*TASK OBJECTIVE*. The data below holds a line containing "const cuprite = new" and a line containing "bpy.data.objects.remove(obj)"; please quote exactly those two lines and every line between them, and nothing else.

*** INFORMATION SUPPLIED

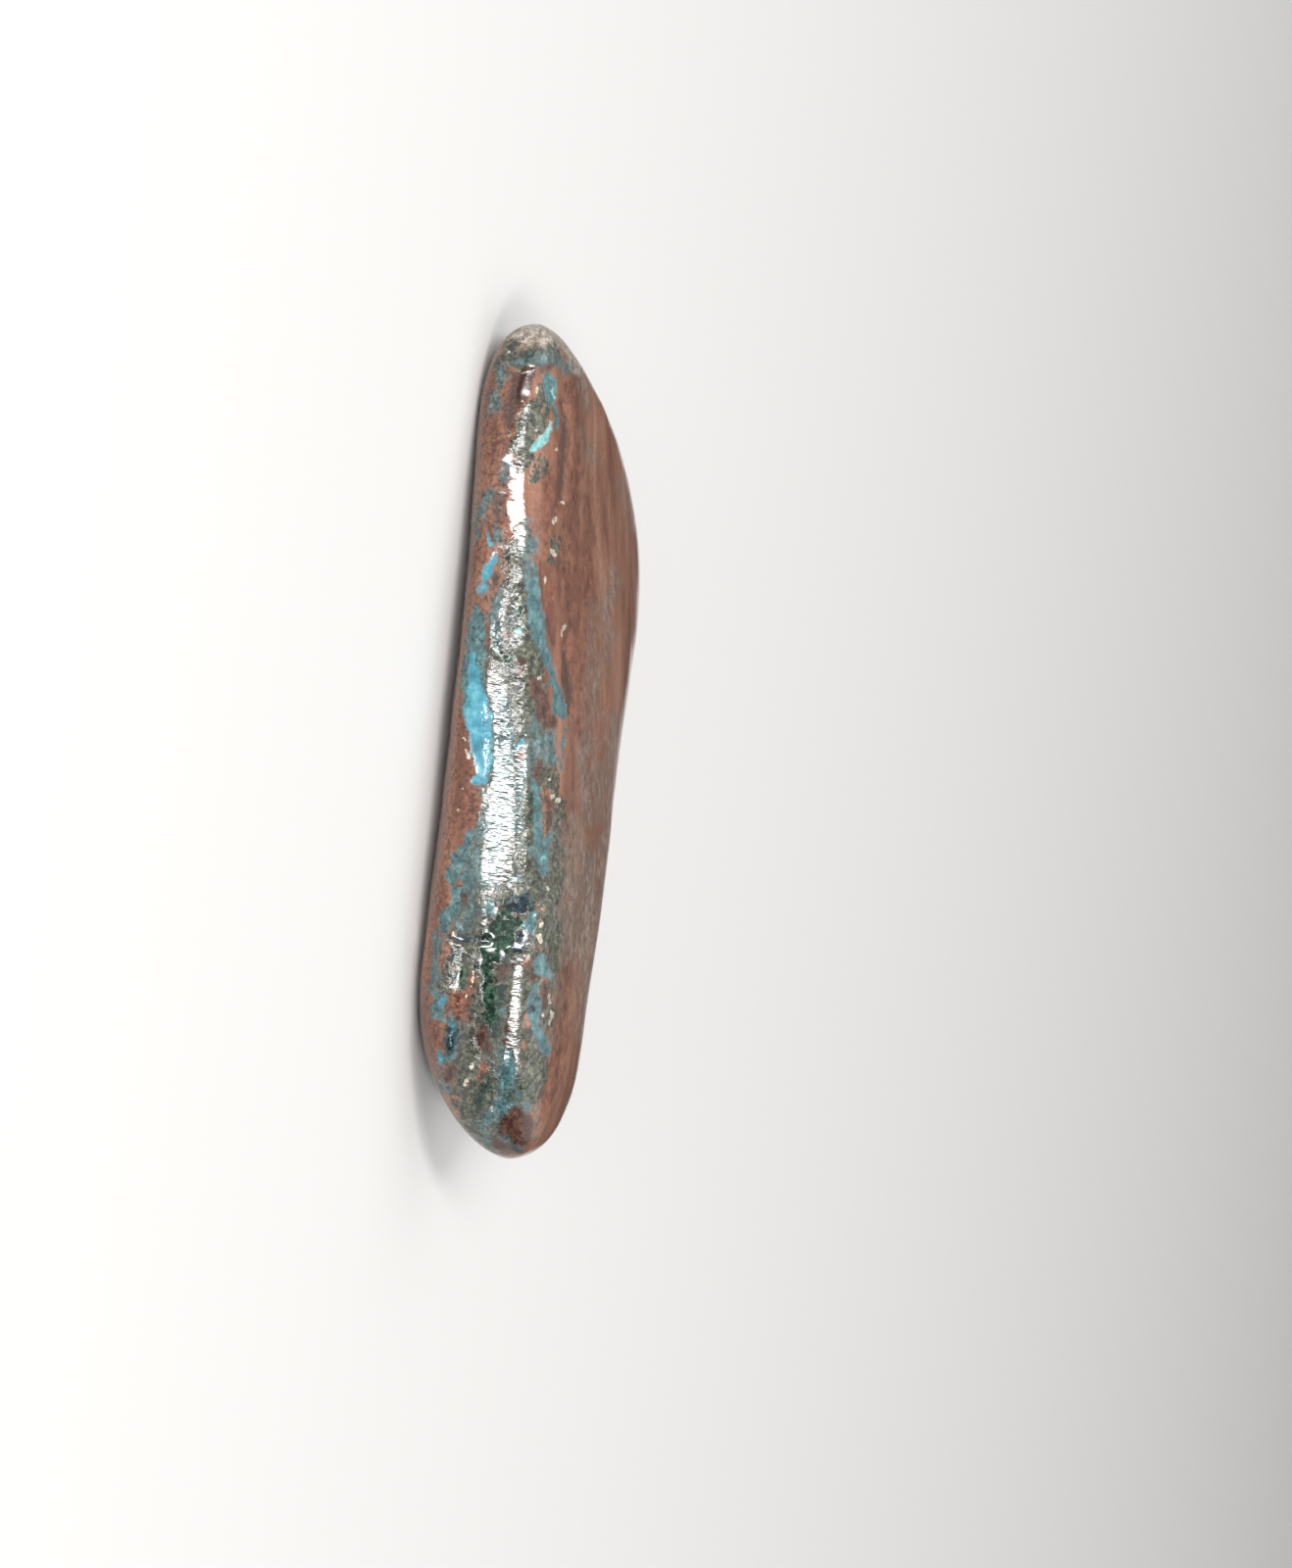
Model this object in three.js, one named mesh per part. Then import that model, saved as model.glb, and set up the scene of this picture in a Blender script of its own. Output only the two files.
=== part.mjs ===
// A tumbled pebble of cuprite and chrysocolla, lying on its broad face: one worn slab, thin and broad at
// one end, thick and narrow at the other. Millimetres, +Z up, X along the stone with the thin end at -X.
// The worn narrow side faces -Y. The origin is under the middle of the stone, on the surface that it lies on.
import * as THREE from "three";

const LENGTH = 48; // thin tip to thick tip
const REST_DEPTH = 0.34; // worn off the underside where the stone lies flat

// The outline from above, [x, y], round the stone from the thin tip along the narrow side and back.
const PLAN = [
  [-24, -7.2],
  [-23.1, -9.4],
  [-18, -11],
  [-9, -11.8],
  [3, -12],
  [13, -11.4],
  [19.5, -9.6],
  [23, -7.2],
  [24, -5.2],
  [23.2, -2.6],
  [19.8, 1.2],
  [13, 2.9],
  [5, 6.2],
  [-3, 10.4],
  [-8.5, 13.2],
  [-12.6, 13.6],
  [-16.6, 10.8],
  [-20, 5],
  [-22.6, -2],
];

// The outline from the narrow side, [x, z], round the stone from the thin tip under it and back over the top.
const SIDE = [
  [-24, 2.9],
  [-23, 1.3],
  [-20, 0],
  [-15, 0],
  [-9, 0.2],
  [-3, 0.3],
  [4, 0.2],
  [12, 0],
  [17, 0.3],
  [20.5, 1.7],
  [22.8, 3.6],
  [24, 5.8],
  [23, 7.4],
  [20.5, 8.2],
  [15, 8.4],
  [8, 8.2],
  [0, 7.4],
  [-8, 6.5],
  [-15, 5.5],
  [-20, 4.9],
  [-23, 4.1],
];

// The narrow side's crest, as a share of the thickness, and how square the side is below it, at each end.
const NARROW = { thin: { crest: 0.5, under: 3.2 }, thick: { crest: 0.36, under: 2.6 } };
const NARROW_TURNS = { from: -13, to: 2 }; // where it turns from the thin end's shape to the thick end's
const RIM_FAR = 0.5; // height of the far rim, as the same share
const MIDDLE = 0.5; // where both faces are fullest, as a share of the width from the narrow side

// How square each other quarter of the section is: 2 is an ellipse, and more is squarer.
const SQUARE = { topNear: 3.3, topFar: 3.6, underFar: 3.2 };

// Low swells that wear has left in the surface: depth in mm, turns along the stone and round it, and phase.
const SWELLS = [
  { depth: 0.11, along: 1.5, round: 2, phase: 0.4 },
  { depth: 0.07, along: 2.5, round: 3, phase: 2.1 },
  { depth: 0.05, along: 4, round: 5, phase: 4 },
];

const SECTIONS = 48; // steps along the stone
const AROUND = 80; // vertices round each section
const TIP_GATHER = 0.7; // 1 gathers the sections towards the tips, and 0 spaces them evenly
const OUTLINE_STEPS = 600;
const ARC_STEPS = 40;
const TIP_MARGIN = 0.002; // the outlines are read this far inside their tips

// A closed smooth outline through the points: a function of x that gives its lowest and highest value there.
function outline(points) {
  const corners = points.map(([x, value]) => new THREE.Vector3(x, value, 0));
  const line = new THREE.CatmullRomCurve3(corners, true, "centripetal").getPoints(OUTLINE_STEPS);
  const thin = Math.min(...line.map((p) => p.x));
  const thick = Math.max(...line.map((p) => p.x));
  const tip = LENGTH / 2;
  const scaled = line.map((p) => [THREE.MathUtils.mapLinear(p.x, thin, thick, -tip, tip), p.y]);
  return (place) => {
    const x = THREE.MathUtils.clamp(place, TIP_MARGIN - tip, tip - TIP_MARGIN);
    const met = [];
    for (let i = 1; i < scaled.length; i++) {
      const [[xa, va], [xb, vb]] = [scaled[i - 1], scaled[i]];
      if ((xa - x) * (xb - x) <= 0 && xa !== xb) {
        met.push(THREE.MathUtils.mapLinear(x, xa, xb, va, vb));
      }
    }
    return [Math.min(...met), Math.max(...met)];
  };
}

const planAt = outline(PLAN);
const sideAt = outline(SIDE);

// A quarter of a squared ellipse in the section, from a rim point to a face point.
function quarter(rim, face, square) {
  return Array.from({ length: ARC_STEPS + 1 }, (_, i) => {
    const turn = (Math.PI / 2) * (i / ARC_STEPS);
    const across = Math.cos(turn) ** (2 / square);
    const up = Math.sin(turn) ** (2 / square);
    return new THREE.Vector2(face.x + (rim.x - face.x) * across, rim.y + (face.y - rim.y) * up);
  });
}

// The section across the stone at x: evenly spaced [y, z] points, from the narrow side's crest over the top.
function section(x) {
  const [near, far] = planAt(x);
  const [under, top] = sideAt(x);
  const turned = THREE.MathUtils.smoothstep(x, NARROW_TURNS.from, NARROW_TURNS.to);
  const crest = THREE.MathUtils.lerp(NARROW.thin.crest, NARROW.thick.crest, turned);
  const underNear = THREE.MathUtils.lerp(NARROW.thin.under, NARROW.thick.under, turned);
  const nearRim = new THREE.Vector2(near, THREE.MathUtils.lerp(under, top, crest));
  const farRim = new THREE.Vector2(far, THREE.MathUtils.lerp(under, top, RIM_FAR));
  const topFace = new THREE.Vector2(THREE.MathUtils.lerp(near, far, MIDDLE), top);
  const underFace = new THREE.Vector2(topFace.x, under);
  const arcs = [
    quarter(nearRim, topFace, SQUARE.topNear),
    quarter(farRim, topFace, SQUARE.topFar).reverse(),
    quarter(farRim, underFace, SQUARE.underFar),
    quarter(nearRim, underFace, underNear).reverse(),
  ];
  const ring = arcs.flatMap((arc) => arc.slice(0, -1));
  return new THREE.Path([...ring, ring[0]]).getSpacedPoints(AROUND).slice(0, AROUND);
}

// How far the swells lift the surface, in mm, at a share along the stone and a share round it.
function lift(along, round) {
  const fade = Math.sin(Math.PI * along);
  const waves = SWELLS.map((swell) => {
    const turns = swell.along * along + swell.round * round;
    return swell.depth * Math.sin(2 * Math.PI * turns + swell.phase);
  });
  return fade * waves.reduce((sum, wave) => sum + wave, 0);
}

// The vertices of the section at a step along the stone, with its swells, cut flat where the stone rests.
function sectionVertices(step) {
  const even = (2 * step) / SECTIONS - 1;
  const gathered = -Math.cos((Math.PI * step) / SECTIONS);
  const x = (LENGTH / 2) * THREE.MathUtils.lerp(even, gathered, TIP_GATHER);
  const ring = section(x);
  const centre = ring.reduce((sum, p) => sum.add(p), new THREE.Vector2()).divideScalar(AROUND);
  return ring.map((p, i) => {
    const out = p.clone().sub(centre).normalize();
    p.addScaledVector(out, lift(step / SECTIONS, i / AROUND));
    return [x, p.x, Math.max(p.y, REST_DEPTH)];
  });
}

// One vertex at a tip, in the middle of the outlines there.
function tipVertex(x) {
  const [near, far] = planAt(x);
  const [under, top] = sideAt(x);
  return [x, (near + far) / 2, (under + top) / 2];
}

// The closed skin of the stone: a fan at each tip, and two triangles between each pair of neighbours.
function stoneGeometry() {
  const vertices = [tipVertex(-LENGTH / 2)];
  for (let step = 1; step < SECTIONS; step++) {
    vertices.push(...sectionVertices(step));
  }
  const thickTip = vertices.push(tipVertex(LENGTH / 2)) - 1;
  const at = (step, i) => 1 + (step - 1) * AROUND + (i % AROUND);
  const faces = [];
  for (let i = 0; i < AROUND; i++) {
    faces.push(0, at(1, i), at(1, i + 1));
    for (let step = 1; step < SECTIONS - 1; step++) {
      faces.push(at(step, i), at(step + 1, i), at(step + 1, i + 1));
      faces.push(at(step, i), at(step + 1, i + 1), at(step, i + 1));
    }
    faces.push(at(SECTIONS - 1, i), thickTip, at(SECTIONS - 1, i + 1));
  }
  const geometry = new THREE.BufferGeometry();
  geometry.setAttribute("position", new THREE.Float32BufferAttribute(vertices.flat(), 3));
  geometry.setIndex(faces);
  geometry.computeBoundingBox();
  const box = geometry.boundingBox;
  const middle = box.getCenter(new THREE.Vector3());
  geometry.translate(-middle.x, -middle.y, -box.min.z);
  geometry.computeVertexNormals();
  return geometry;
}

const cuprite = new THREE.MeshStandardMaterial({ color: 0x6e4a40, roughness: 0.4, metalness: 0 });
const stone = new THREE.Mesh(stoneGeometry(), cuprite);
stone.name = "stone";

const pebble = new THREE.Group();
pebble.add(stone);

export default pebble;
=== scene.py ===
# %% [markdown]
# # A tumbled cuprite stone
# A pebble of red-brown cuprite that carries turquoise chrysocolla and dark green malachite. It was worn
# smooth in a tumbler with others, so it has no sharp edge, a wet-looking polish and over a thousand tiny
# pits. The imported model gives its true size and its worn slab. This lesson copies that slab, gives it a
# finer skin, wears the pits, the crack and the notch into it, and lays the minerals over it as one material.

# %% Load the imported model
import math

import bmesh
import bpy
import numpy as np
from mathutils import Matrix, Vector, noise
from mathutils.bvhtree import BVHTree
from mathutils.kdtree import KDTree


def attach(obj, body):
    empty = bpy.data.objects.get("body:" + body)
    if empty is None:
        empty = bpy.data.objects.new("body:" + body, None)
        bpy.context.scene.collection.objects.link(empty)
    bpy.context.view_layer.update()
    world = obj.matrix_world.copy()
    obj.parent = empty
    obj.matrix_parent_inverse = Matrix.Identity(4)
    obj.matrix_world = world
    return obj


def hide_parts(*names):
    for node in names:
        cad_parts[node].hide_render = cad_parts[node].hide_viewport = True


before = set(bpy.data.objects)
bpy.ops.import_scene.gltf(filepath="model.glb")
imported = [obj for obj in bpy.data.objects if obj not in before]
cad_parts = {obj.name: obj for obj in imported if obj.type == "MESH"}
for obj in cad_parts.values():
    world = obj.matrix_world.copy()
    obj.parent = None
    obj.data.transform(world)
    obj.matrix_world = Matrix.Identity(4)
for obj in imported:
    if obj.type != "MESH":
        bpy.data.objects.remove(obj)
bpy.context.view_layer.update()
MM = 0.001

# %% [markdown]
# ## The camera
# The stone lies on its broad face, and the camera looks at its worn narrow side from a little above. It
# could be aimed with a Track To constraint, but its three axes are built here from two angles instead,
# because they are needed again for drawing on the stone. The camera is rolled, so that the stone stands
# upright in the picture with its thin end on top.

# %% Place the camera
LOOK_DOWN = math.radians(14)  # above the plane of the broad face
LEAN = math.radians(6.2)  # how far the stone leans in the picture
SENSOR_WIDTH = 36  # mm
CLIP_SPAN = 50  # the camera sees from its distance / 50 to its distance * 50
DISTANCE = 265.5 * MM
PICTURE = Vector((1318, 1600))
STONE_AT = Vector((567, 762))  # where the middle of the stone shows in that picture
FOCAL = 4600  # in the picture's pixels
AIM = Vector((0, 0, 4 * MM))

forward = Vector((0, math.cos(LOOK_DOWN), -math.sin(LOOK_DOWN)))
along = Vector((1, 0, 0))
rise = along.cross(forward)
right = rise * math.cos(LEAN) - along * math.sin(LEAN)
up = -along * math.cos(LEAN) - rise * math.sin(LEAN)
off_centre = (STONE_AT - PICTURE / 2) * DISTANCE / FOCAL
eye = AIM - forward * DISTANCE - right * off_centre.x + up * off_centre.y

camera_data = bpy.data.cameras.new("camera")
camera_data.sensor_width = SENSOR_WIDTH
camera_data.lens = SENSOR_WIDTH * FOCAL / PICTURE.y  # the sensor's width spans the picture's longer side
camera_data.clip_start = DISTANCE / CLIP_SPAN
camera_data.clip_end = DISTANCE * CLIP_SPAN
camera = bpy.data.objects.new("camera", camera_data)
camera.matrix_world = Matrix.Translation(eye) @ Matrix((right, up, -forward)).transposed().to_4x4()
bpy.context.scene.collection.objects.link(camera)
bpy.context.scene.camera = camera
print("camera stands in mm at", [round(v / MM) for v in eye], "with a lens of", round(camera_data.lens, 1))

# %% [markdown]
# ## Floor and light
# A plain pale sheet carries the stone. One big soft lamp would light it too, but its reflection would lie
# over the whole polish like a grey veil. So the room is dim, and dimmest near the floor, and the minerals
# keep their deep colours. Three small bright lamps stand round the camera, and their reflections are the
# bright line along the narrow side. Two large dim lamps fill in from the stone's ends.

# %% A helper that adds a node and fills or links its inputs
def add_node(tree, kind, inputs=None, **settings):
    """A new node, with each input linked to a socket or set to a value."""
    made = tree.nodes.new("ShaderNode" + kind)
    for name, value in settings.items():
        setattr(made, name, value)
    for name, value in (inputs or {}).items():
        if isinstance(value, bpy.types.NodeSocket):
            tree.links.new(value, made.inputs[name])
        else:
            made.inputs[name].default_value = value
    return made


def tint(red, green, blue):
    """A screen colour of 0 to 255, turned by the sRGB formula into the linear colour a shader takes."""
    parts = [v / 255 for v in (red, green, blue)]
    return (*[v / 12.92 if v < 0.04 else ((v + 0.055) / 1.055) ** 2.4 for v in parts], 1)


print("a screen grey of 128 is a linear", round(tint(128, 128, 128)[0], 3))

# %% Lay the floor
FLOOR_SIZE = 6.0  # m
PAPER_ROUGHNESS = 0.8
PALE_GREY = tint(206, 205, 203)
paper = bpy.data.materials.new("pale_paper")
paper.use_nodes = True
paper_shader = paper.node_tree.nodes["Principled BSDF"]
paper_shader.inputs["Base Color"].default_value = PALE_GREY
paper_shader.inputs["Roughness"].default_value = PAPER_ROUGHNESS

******

*SOLUTION TO THIS EXERCISE*.
const cuprite = new THREE.MeshStandardMaterial({ color: 0x6e4a40, roughness: 0.4, metalness: 0 });
const stone = new THREE.Mesh(stoneGeometry(), cuprite);
stone.name = "stone";

const pebble = new THREE.Group();
pebble.add(stone);

export default pebble;
=== scene.py ===
# %% [markdown]
# # A tumbled cuprite stone
# A pebble of red-brown cuprite that carries turquoise chrysocolla and dark green malachite. It was worn
# smooth in a tumbler with others, so it has no sharp edge, a wet-looking polish and over a thousand tiny
# pits. The imported model gives its true size and its worn slab. This lesson copies that slab, gives it a
# finer skin, wears the pits, the crack and the notch into it, and lays the minerals over it as one material.

# %% Load the imported model
import math

import bmesh
import bpy
import numpy as np
from mathutils import Matrix, Vector, noise
from mathutils.bvhtree import BVHTree
from mathutils.kdtree import KDTree


def attach(obj, body):
    empty = bpy.data.objects.get("body:" + body)
    if empty is None:
        empty = bpy.data.objects.new("body:" + body, None)
        bpy.context.scene.collection.objects.link(empty)
    bpy.context.view_layer.update()
    world = obj.matrix_world.copy()
    obj.parent = empty
    obj.matrix_parent_inverse = Matrix.Identity(4)
    obj.matrix_world = world
    return obj


def hide_parts(*names):
    for node in names:
        cad_parts[node].hide_render = cad_parts[node].hide_viewport = True


before = set(bpy.data.objects)
bpy.ops.import_scene.gltf(filepath="model.glb")
imported = [obj for obj in bpy.data.objects if obj not in before]
cad_parts = {obj.name: obj for obj in imported if obj.type == "MESH"}
for obj in cad_parts.values():
    world = obj.matrix_world.copy()
    obj.parent = None
    obj.data.transform(world)
    obj.matrix_world = Matrix.Identity(4)
for obj in imported:
    if obj.type != "MESH":
        bpy.data.objects.remove(obj)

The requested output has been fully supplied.